First, the idea of the nobility, or land ownership, which forms the controlling principle of the Middle Ages, and permeates all the institutions of that time.

This period closed with the French Revolution; though, of course, especially in Germany, where this revolution came about, not through the people, but in much slower and more complete reforms introduced by the governments, numerous and important survivals of that first historical period still exist, preventing to a large extent, even today, complete control by the capitalist class.

We observed, second, the period beginning with the French Revolution at the end of the last century, which has capitalism as its principle and establishes this as the privilege which permeates all social institutions and determines participation in the public policy. This period is also, little as external appearances indicate, essentially at an end.

On February 24, 1848, the first dawn of a new historical period became visible, for on that day in France—that land in whose mighty internal struggles the victories as well as the defeats of liberty indicate victories and defeats for all mankind—a revolution broke out which placed a workingman at the head of the provisional government, which declared the principle of the State to be the improvement of the lot of the working classes, and proclaimed the universal and direct franchise, through which every citizen who had attained his twenty-first year, without regard to property, should receive an equal share in the control of the State and the determination of public policy. You see, Gentlemen, if the Revolution of 1789 was the revolution of the tiers état (the third class), this time it is the fourth class—which in 1789 was still undistinguished from the third class and seemed to coincide with it—that now attempts to establish its own principle as the controlling one of society and to make it pervade all institutions.
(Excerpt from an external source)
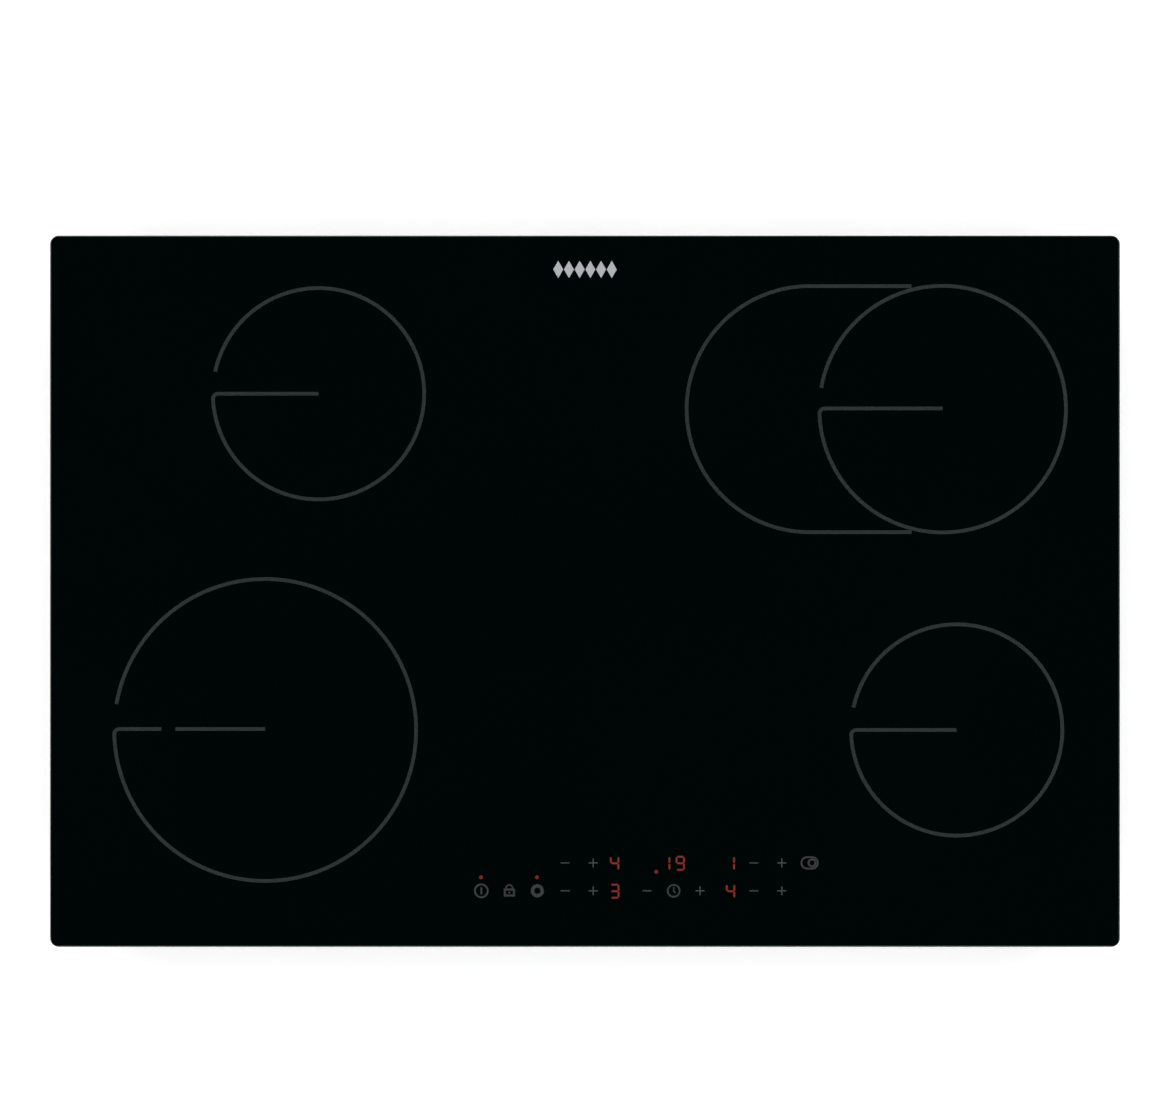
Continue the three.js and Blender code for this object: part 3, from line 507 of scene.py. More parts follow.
MATERIALS = {
    "glass": black_glass(),
    "foam_seal": foam(),
    "painted_steel": powder_coat(),
    "zinc_steel": zinc_steel(),
    "plain_steel": turned_steel(),
    "fibre": mineral_fibre(),
    "heating_alloy": heating_alloy(),
    "limiter_ceramic": glazed_steatite(),
    "circuit_board": circuit_board(),
    "display_face": smoked_window(),
    "iron_core": laminated_iron(),
    "inlet_rubber": rubber(),
    "brass": brass(),
    "wire_sleeve": braided_sleeve(),
    "ring_ink": enamel("grey_ring_print", (0.0187, 0.0245, 0.025)),
    "sign_ink": enamel("grey_key_print", (0.054, 0.057, 0.062)),
    "key_ink": enamel("dark_grey_key_print", (0.037, 0.04, 0.041)),
    "emblem_ink": enamel("silver_print", (0.42, 0.44, 0.465), spread=0.05),
    "digit_light": red_light("lit_segment", (0.22, 0.03, 0.022)),
    "lamp_light": red_light("lit_lamp", (0.185, 0.022, 0.021)),
}
# Each with the name of its material, a dark and a light tone, and its roughness.
PLASTICS = {
    "black_plastic": ("black_moulded_plastic", (0.012, 0.012, 0.013), (0.02, 0.02, 0.021), 0.55),
    "relay_case": ("blue_relay_case", (0.01, 0.035, 0.1), (0.016, 0.05, 0.14), 0.4),
    "terminal_plastic": ("cream_terminal_plastic", (0.6, 0.56, 0.45), (0.7, 0.66, 0.55), 0.4),
    "nylon": ("natural_nylon", (0.55, 0.53, 0.46), (0.66, 0.64, 0.57), 0.45),
    "capacitor": ("capacitor_sleeve", (0.012, 0.014, 0.03), (0.02, 0.022, 0.045), 0.35),
    "tape": ("winding_tape", (0.62, 0.42, 0.04), (0.74, 0.52, 0.07), 0.4),
    "quartz": ("quartz_tube", (0.5, 0.5, 0.48), (0.62, 0.62, 0.6), 0.2),
    "brown": ("brown_wire", (0.09, 0.035, 0.015), (0.12, 0.045, 0.02), 0.4),
    "black": ("black_wire", (0.01, 0.01, 0.01), (0.018, 0.018, 0.018), 0.4),
    "grey": ("grey_wire", (0.2, 0.2, 0.2), (0.26, 0.26, 0.26), 0.4),
    "blue": ("blue_wire", (0.01, 0.05, 0.3), (0.015, 0.07, 0.38), 0.4),
    "earth": ("earth_wire", (0.1, 0.3, 0.02), (0.45, 0.45, 0.02), 0.4),
}
for look, plastic in PLASTICS.items():
    MATERIALS[look] = moulded_plastic(*plastic)


def paint_cad_nodes():
    slots = {part["node"]: part["material_slot"] for part in frame["record"]["subparts"]}
    for name, node in frame["nodes"].items():
        node.data.materials.clear()
        node.data.materials.append(MATERIALS[slots[name]])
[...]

But here, in the case of the supremacy of the fourth class, we find the tremendous distinction that this class is the final and all-inclusive disinherited class of humanity, which can set up no further exclusive condition, either of legal or actual kind, neither nobility, land ownership, nor capital, which it might establish as a new privilege and carry through the institutions of society. Workingmen we all are, so far as we have the desire to make ourselves useful to human society in any way whatsoever.

This fourth class, in whose bosom therefore no possible germ of a new order of privilege is concealed, is for that very reason synonymous with the whole human race. Its class is, in truth, the class of all humanity, its liberty is the liberty of humanity itself, its sovereignty is the sovereignty of all. Whoever hails the principle of the working class, in the sense in which I have developed it, as a controlling principle of society, utters no cry which separates and makes hostile to another the classes of society. He utters, rather, a cry of reconciliation, a cry which includes all society, a cry for the leveling of all hostilities among the social strata, a cry of accord, in which all should join who do not wish privilege and the oppression of the people by privileged classes, a cry of love, which, ever since it spoke for the first time from the heart of the people, will always remain the true voice of the people, and, on account of its meaning, will still be a cry of love, even if it sounds the battle-cry of the people.

The principle of the working class as a controlling principle of society we have still to consider from three points of view—first, as to the formal means of its realization; second, as to its moral significance; third, as to its political conception of public policy.

The formal means for carrying out this principle is the universal and direct franchise already discussed—I say the universal and direct franchise, not merely the general franchise such as we had in 1848. The introduction in elections of two steps—of voters and of electors—is nothing but an artful means introduced purposely with the intention of thwarting, so far as possible, the will of the people in the elections. To be sure, the universal and direct franchise will be no magic wand, Gentlemen, which can protect you from temporary mistakes. We have seen in France, in the years 1848 and 1849, two unfavorable elections in succession, but the universal and direct franchise is the only means which automatically corrects, in course of time, the mistakes and temporary wrong to which this may lead. It is that legendary lance which itself heals the wounds it makes. In the course of time it is impossible, with universal and direct franchise, for chosen representatives not to be a completely faithful reflection of the people who have elected them. The people, therefore, at every time will consider universal and direct franchise as an indispensable political weapon, and as the most fundamental and important of their demands.

Let us now glance at the moral bearing of this social principle which we are considering.

Perhaps the idea of the lowest classes of society as the controlling principle of society and of the State may appear very dangerous and immoral, one which threatens to expose morality and culture to the danger of being overrun by a "modern barbarism."